Write the material out again exactly as it stands.

DATA PROVIDED:
────────────────
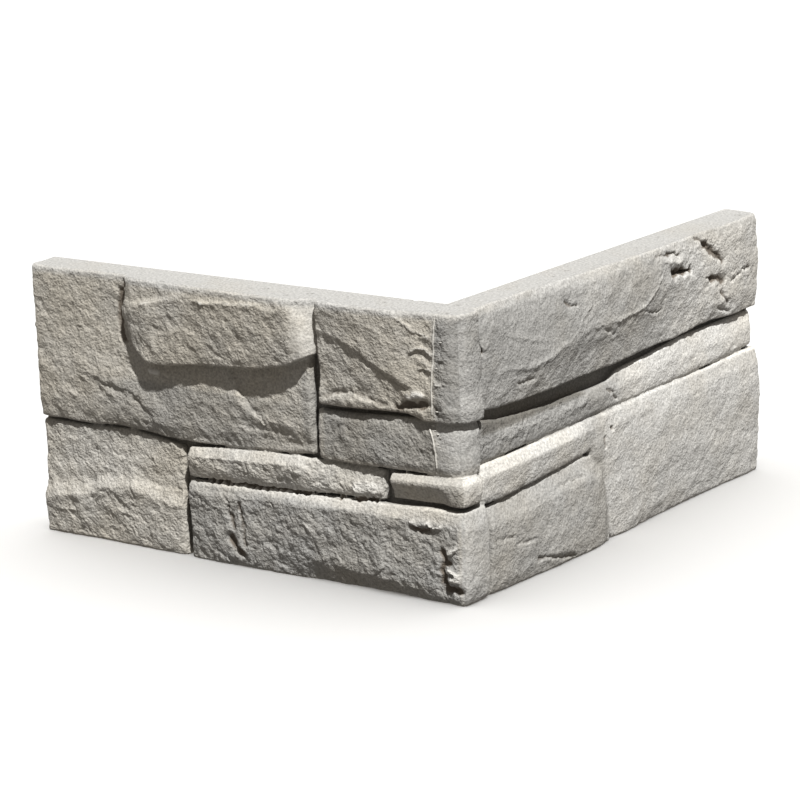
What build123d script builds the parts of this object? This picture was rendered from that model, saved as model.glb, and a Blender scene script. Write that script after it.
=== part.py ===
import os

from build123d import *

# Sizes in millimetres. The origin is the inner corner of the L at its bottom edge: the arris of the wall that
# the piece covers. The left wing runs along -X with its back at y = 0, the right wing along +Y with its back
# at x = 0, and +Z is up.
height = 100.0
leftReach = 173.6
rightReach = 186.5
backing = 10.0
endSlant = 1.4
endRound = 1.0
softTurn = 7.0
sharpTurn = 2.5
cornerRelief = 5.0
topSeam = 3.0
ledgeSeam = 3.8
noseSeam = 4.9
footSeam = 1.4

# Level joints between the courses, as shares of the height
highJoint = 0.64 * height
middleJoint = 0.478 * height
leftJoint = 0.436 * height
lowJoint = 0.34 * height
footJoint = 0.32 * height

# How deep a stone's back reaches into the backing, the rounding of its lower and upper rims, and how much of
# its stand-out and rounding is left where its ends fall back to a joint
rooting = 1.0
underRadius = 0.8
rimRadius = 1.3
endShare = 0.45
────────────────
EXERCISE RESPONSE:
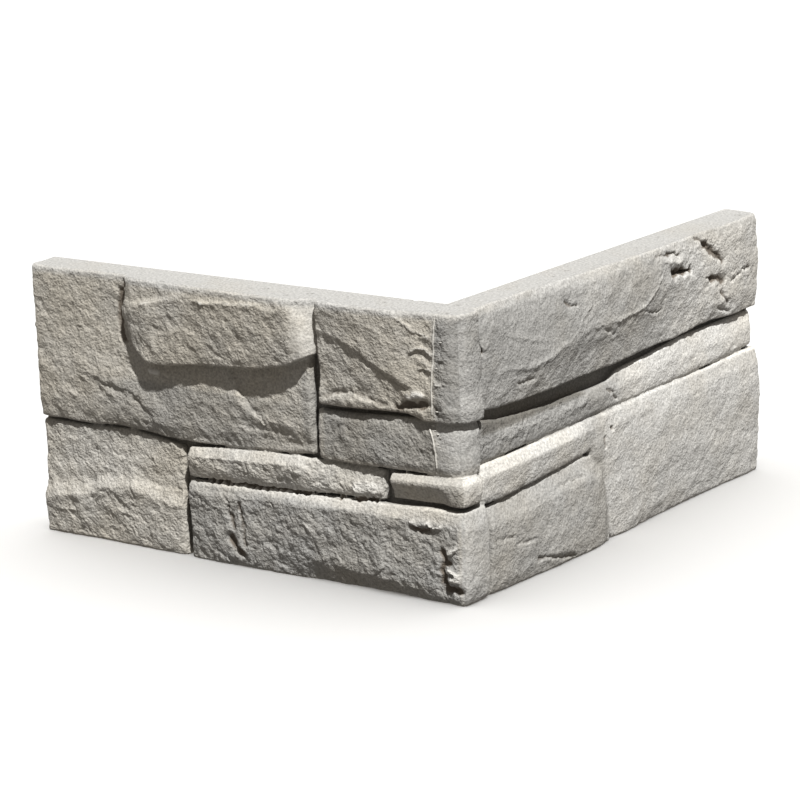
What build123d script builds the parts of this object? This picture was rendered from that model, saved as model.glb, and a Blender scene script. Write that script after it.
=== part.py ===
import os

from build123d import *

# Sizes in millimetres. The origin is the inner corner of the L at its bottom edge: the arris of the wall that
# the piece covers. The left wing runs along -X with its back at y = 0, the right wing along +Y with its back
# at x = 0, and +Z is up.
height = 100.0
leftReach = 173.6
rightReach = 186.5
backing = 10.0
endSlant = 1.4
endRound = 1.0
softTurn = 7.0
sharpTurn = 2.5
cornerRelief = 5.0
topSeam = 3.0
ledgeSeam = 3.8
noseSeam = 4.9
footSeam = 1.4

# Level joints between the courses, as shares of the height
highJoint = 0.64 * height
middleJoint = 0.478 * height
leftJoint = 0.436 * height
lowJoint = 0.34 * height
footJoint = 0.32 * height

# How deep a stone's back reaches into the backing, the rounding of its lower and upper rims, and how much of
# its stand-out and rounding is left where its ends fall back to a joint
rooting = 1.0
underRadius = 0.8
rimRadius = 1.3
endShare = 0.45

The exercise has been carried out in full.